Quem vem acompanhando a carreira deste catarinense (de nascimento, alagoano de coração) não irá ficar surpreso com a qualidade de “Terceiro Mundo Festivo”. O disco soa como uma continuação de “Manifesto da Arte Periférica” – sem negar olhares para “Cinema Auditivo” e “A Farsa do Samba Nublado”, este último, principalmente, nas letras – e abre muitas possibilidades para a música brasileira, desde sua sonoridade bem resolvida (o disco foi todo gravado em Maceió) até sua forma de distribuição gratuita. Neste momento de transição pelo qual a indústria da música está passando, Wado resume de forma perfeita a situação: “Perdemos os talheres e voltamos a comer com as mãos. Temos de nos educar, pois assim fica feio. Acho que todo trabalho deve ser remunerado, e acredito que aos poucos isso vai se restabelecer” (aspas do papo do compositor com Lucas Santtana).
“Terceiro Mundo Festivo” – assim como os três álbuns anteriores do compositor – está liberado para download no endereço oficial de Wado e surge com o primeiro grande lançamento da música nacional em 2008. A Internet apagou as fronteiras existentes em mapas entre as grandes capitais mundiais, está derrubando a toda poderosa indústria da música (a tendência é que mais e mais discos cheguem ao público sem passar por grandes conglomerados de entretenimento) e, apesar dos poucos recursos, as novas tecnologias estão permitindo o lançamento de álbuns de qualidade fora dos grandes centros.

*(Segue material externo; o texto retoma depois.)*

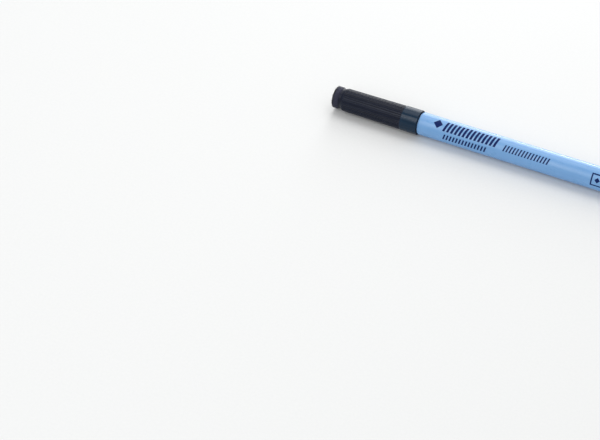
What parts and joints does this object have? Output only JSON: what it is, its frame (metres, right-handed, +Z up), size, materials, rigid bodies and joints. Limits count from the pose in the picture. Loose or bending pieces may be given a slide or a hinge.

Periferia, você sabe, é periferia em qualquer lugar. “Terceiro Mundo Festivo” respira o sol de Maceió, namora os blocos africanos de Salvador, seduz São Paulo e Rio de Janeiro e faz festa no coração de todas as capitanias hereditárias para além (e avante) do meridiano de Tordesilhas. É um disco de inspiração terceiro-mundista e vocação cosmopolita, como são os de M.I.A., Timbaland, De Leve, Ali e Vieux Farka Toure, entre muitos outros. A inteligência a favor da arte derrubando fronteiras. Desde já, um dos grandes discos nacionais de 2008.